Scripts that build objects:
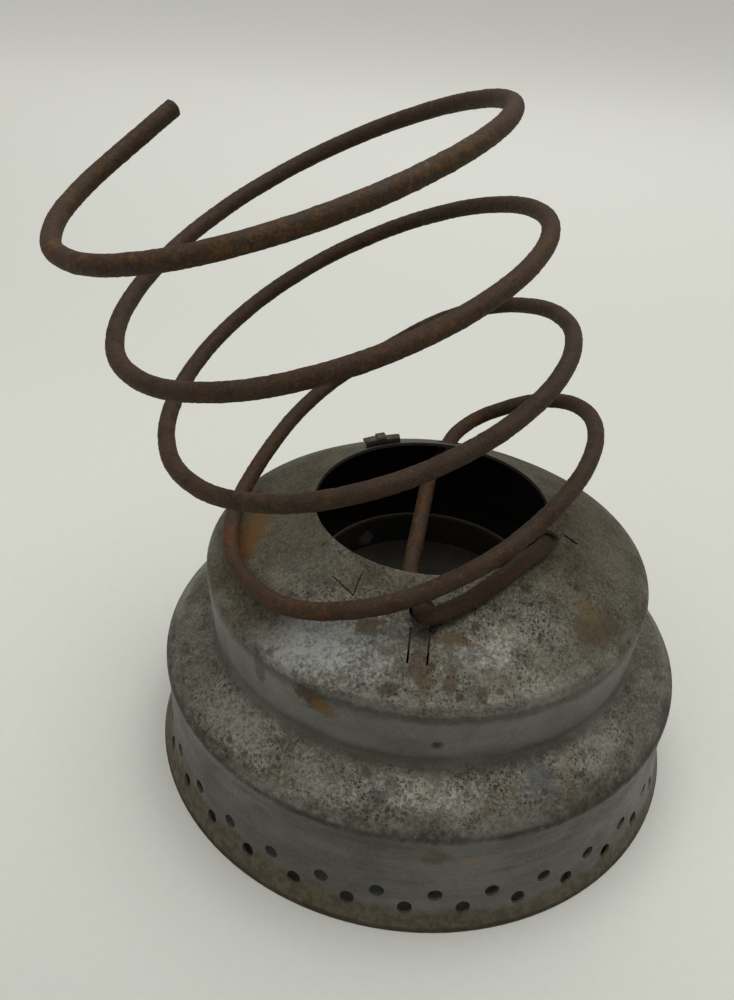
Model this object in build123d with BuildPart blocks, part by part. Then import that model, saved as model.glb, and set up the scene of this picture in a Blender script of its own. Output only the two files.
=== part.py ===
from build123d import *
import math
import os

# Stepped sheet-metal bell with an open coil of iron wire threaded through its crown.
# Millimetres, +Z up. The origin is on the bell's axis, on the plane its rim stands on.

# ---------------------------------------------------------------- bell shell
sheet = 0.8                      # thickness of the galvanised sheet
rim_radius = 76.0                # outside of the bottom edge, 152 mm across
bell_height = 78.1               # from the rim to the lip of the mouth
mouth_radius = 31.7              # round opening in the crown, 63.4 mm across

skirt_radius = rim_radius - 3.0  # narrowest part of the skirt
crease_radius = rim_radius - 2.5          # outside of the crease between skirt and shoulder
shoulder_radius = rim_radius - 7.0        # where the shoulder bends over to its slope
neck_radius = rim_radius - 16.6           # foot of the waist band
bulge_radius = neck_radius + 1.6          # edge where the waist band turns into the dome
dome_radius = mouth_radius + 0.69 * (bulge_radius - mouth_radius)    # where the dome steepens

dome_rise = 16.2
bulge_height = bell_height - dome_rise
dome_height = bulge_height + 0.36 * dome_rise
neck_height = bulge_height - 20.5
shoulder_height = neck_height - 4.5
crease_height = shoulder_height - 5.0
skirt_waist_high = crease_height - 3.9    # height where the skirt starts back out to the crease
skirt_waist_low = 10.0                    # height where the flare of the rim ends
rim_overrun = 2.0                         # the section runs on below the rim and is cut off flat

rim_flare_bend = 30.0            # bend radii on the outside of the section, from the rim up
skirt_top_bend = 20.0
crease_bend = 1.6
shoulder_bend = 7.0
neck_bend = 4.5
bulge_bend = 3.0
dome_bend = 0.55 * dome_radius
cut_depth = 16.0                 # length of the cutters that pierce the sheet

# ---------------------------------------------------------------- air holes
hole_count = 32                  # in each of the two staggered rows
hole_radius = 1.85
hole_row_low = 7.0
hole_row_high = 11.3
hole_pitch = 360.0 / hole_count
hole_first_high = -92.9          # azimuth of one hole of the upper row

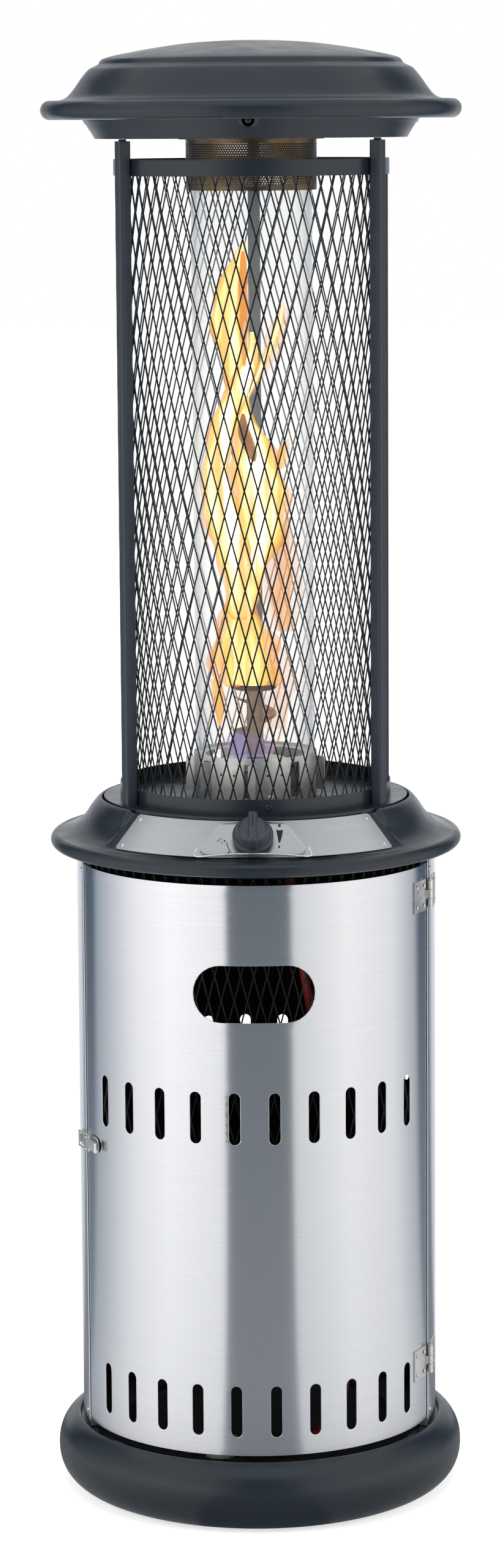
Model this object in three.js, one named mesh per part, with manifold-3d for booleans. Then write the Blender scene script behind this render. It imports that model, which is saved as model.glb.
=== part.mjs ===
// Gas patio heater with a flame column.
// Millimetres, +Z up. The origin is the centre of the foot on the floor.
// The door and the control panel face -Y. An azimuth of 0 is the front, and it grows towards +X.
import * as THREE from "three";
import { mergeVertices } from "three/addons/utils/BufferGeometryUtils.js";
import { ConvexGeometry } from "three/addons/geometries/ConvexGeometry.js";
import Module from "manifold-3d";

const wasm = await Module();
wasm.setup();

// Clearances and overruns
const gap = 0.3;
const overrun = 5;
const weld = 0.5;

// Facets of the turned pieces
const facets = 30;
const burnerFacets = 20;
const plateFacets = 24;
const roundFacets = 12;
const pinFacets = 8;

// Driving sizes
const sheet = 1.5;
const thin = 1.2;

const cabinet = {
  r: 217.8,
  height: 712.6,
  seam: 72,
  flange: 10,
  slotAngle: 12.6,
  slotsPerRow: 10,
  slotWidth: 13.5,
  slotHeight: 62.3,
  lowerSlots: 65.5,
  upperSlotsDrop: 290.4,
};
// How far pieces stand out past the piece that carries them, and how far others lie inside it
const overhang = { base: 30.8, lip: 7.2, collar: 30.8, hinge: 3.9, pan: 13.7, panFlare: 22, hat: 43.4 };
const inset = {
  foot: 58.6,
  channel: 25.8,
  floorDisc: 11.8,
  bottleSeat: 62.8,
  door: 1.3,
  liner: 2.8,
  topRing: 39.8,
  notch: 13.8,
  deck: 35.8,
  bracket: 14,
  tiltSwitch: 32,
  post: 10.7,
  collarFoot: 17.8,
  panel: 20.6,
  panelFloor: 34.6,
};
const baseR = cabinet.r + overhang.base;
const base = {
  r: baseR,
  halfWidth: 44.3,
  halfHeight: 45,
  footInnerR: baseR - inset.foot,
  lipR: cabinet.r + overhang.lip,
  lipRoll: 3.5,
  lipFall: 1.8,
  channelDrop: 11,
  channelInnerR: cabinet.r - inset.channel,
  roundness: 2.2,
};
const floorDisc = {
  r: cabinet.r - inset.floorDisc,
  seatR: cabinet.r - inset.bottleSeat,
  seatDepth: 5,
  wall: 2,
};
const door = {
  r: cabinet.r - inset.door,
  seam: 71.3,
  bottomGap: 11.3,
  topGap: 11,
  flange: 8,
  windowWidth: 146,
  windowHeight: 68,
  windowDrop: 129.9,
};
const liner = {
  r: door.r - inset.liner,
  depth: 2,
  strand: 3,
  columns: 20,
  rows: 6,
  seam: 66,
  topGap: 1.4,
  below: 65.6,
};
const topRing = {
  innerR: cabinet.r - inset.topRing,
  wall: 2,
  notchR: cabinet.r - inset.notch,
  notchHalfAngle: 26,
};
const deck = { r: cabinet.r - inset.deck, rise: 59.5, rim: 14, ventR: 33 };
const neck = { margin: 5, lip: 1.4, panelMargin: 0.4, pocketMargin: 0.1 };
const neckR = deck.r + neck.margin;
const collar = {
  r: cabinet.r + overhang.collar,
  beadR: 8.8,
  innerR: neckR - neck.lip,
  innerRise: 43.5,
  innerTopRise: 58.8,
  neckR,
  neckRise: 60,
  footR: cabinet.r - inset.collarFoot,
  padHalfAngle: 51,
  padLipRise: 55,
};
// Shares of the flare between the neck and the bead, across and down
const flareShares = [[0.14, 0.16], [0.27, 0.35], [0.5, 0.73], [0.8, 0.96]];
const panel = {
  halfAngle: 46,
  topR: neckR + neck.panelMargin,
  topRise: 57.6,
  bottomR: collar.r - inset.panel,
  bottomRise: 21,
  wall: 1.2,
  floorTopR: neckR - neck.pocketMargin,
  floorTopRise: 54.5,
  floorBottomR: collar.r - inset.panelFloor,
  floorBottomRise: 23.1,
  floorTopHalf: 38,
  floorBottomHalf: 66.5,
  stemHoleR: 6,
};
// Lean of the pocket's walls: run across for each unit of depth
const pocketLeanShares = { bottom: 1.3, side: 0.7, top: 0.35 };
const bracket = {
  width: 24,
  wall: 2,
  footR: deck.r,
  footReach: 14,
  topR: deck.r - inset.bracket,
  topReach: 20,
};
const post = {
  centreR: deck.r - inset.post,
  width: 15,
  corner: 3,
  wall: 1.5,
  above: 21.4,
  azimuth: 60,
  stubR: 4.5,
  stub: 2.3,
};
const ringR = post.centreR - post.width / 2 - gap;
const guard = {
  r: ringR - sheet - gap,
  depth: 2.4,
  columns: 16,
  rows: 12,
  strand: 3.2,
  ringR,
  ringHeight: 19.2,
  ringFlange: 12,
  bandHeight: 19,
  height: 762,
};
const panR = post.centreR + overhang.pan;
const pan = { topR: panR + overhang.panFlare, bottomR: panR, flare: 48.3, holeR: 7.5, holeRise: 20.5 };
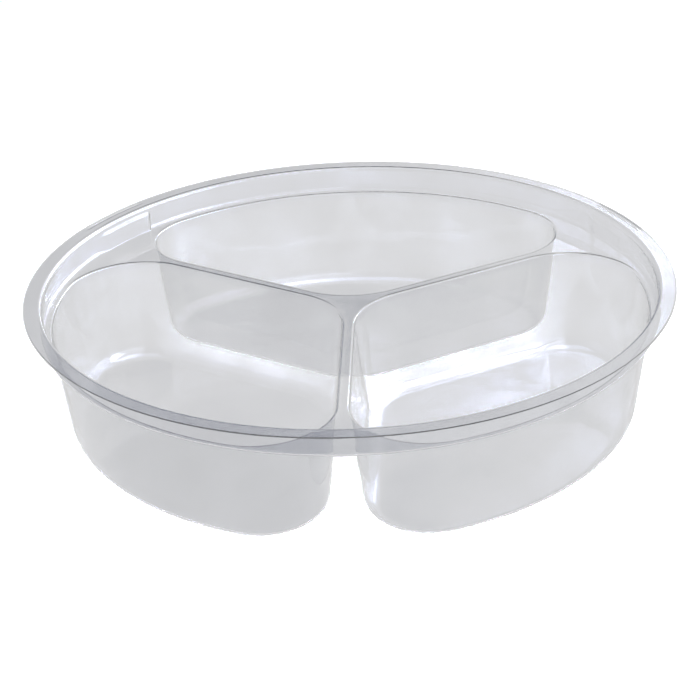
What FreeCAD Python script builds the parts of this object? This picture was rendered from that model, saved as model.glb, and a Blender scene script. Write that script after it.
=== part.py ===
import FreeCAD, Part
import os
from math import atan2, cos, degrees, pi, radians, sin, sqrt

import Sketcher

# A round tray insert formed from one clear plastic sheet: a flat flange, a short seat wall that steps
# down to a deck, and three deep compartments of 120 degrees each, with a Y of narrow lands between
# them. Each region of the sheet is a node of its own, and they meet face to face.
# Z is the tray's axis, Z = 0 is the plane that the compartment floors stand on, and one land runs
# out along -Y. All lengths are in millimetres.

DIMENSIONS = {
    "rim_radius": 92.0,       # trimmed outer edge of the flange
    "height": 38.0,           # from the floors' undersides to the top of the flange
    "gauge": 0.5,             # thickness of the formed sheet
    "lip_radius": 86.9,       # inner skin of the seat wall just under the flange
    "seat_radius": 87.6,      # inner skin of the seat wall at its foot: a slight snap undercut
    "seat_depth": 7.8,        # from the top of the flange to the top of the deck
    "lip_bend": 1.3,          # upper skin of the bend from the flange into the seat wall
    "bend_radius": 0.8,       # upper skin of the bends from the deck into the compartments
    "seat_fillet": 1.2,       # inner skin of the bend from the seat wall to the deck
    "half_land": 1.8,         # from the middle of a land to the compartment wall under its bend
    "opening_radius": 84.8,   # round outer wall of a compartment, under its bend
    "hub_corner": 23.0,       # plan radius of a compartment's corner nearest the tray's centre
    "rim_corner": 20.0,       # plan radius of its two outer corners
    "draft": 6.65,            # slope of the compartment walls, in degrees
    "floor_fillet": 3.0,      # inner skin of the bend from a wall to the floor
    "lug_radius": 86.1,       # inner skin of the stacking lugs
    "lug_rise": 6.2,          # height of a lug above the deck
    "lug_slope": 0.9,         # run and rise of the slope at a lug's top
    "lug_span": 17.0,         # angle that a lug covers, in degrees
}

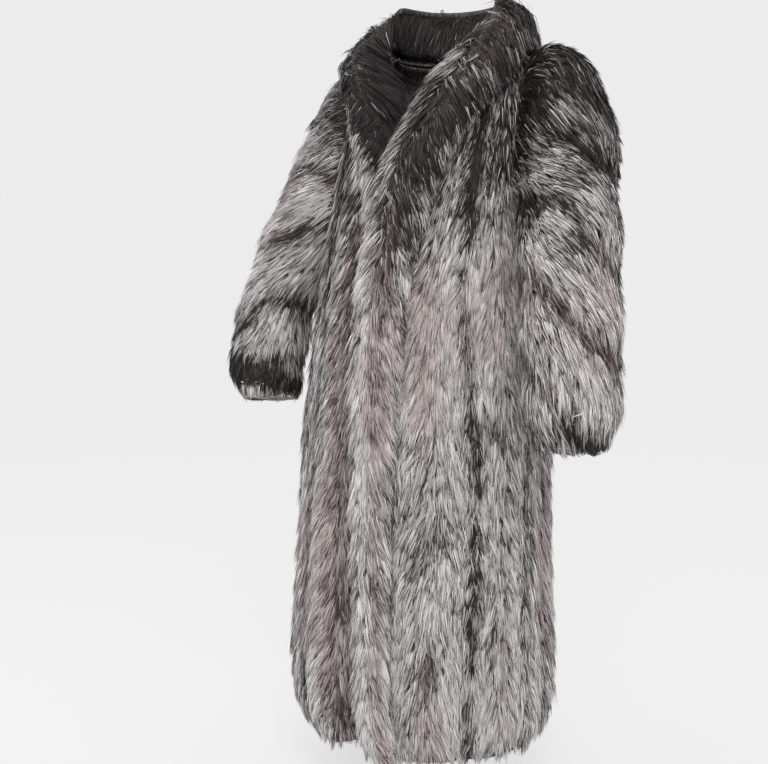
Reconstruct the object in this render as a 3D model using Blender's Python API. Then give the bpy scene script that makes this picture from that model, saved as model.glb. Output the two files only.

▶ [WHAT THIS TASK INVOLVES]: Please give an exact restatement of only the lines from the beginning of the material above to the line with "rim_overrun = 2.0", inclusive.

▶ [RESULT OF THE EXERCISE]:
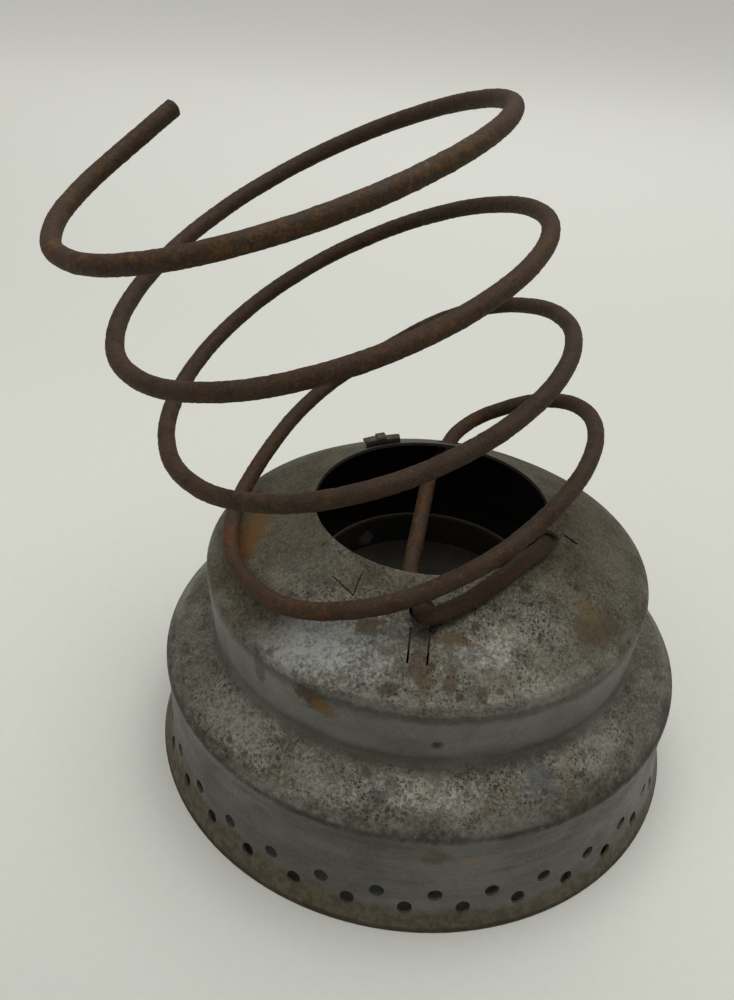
Model this object in build123d with BuildPart blocks, part by part. Then import that model, saved as model.glb, and set up the scene of this picture in a Blender script of its own. Output only the two files.
=== part.py ===
from build123d import *
import math
import os

# Stepped sheet-metal bell with an open coil of iron wire threaded through its crown.
# Millimetres, +Z up. The origin is on the bell's axis, on the plane its rim stands on.

# ---------------------------------------------------------------- bell shell
sheet = 0.8                      # thickness of the galvanised sheet
rim_radius = 76.0                # outside of the bottom edge, 152 mm across
bell_height = 78.1               # from the rim to the lip of the mouth
mouth_radius = 31.7              # round opening in the crown, 63.4 mm across

skirt_radius = rim_radius - 3.0  # narrowest part of the skirt
crease_radius = rim_radius - 2.5          # outside of the crease between skirt and shoulder
shoulder_radius = rim_radius - 7.0        # where the shoulder bends over to its slope
neck_radius = rim_radius - 16.6           # foot of the waist band
bulge_radius = neck_radius + 1.6          # edge where the waist band turns into the dome
dome_radius = mouth_radius + 0.69 * (bulge_radius - mouth_radius)    # where the dome steepens

dome_rise = 16.2
bulge_height = bell_height - dome_rise
dome_height = bulge_height + 0.36 * dome_rise
neck_height = bulge_height - 20.5
shoulder_height = neck_height - 4.5
crease_height = shoulder_height - 5.0
skirt_waist_high = crease_height - 3.9    # height where the skirt starts back out to the crease
skirt_waist_low = 10.0                    # height where the flare of the rim ends
rim_overrun = 2.0                         # the section runs on below the rim and is cut off flat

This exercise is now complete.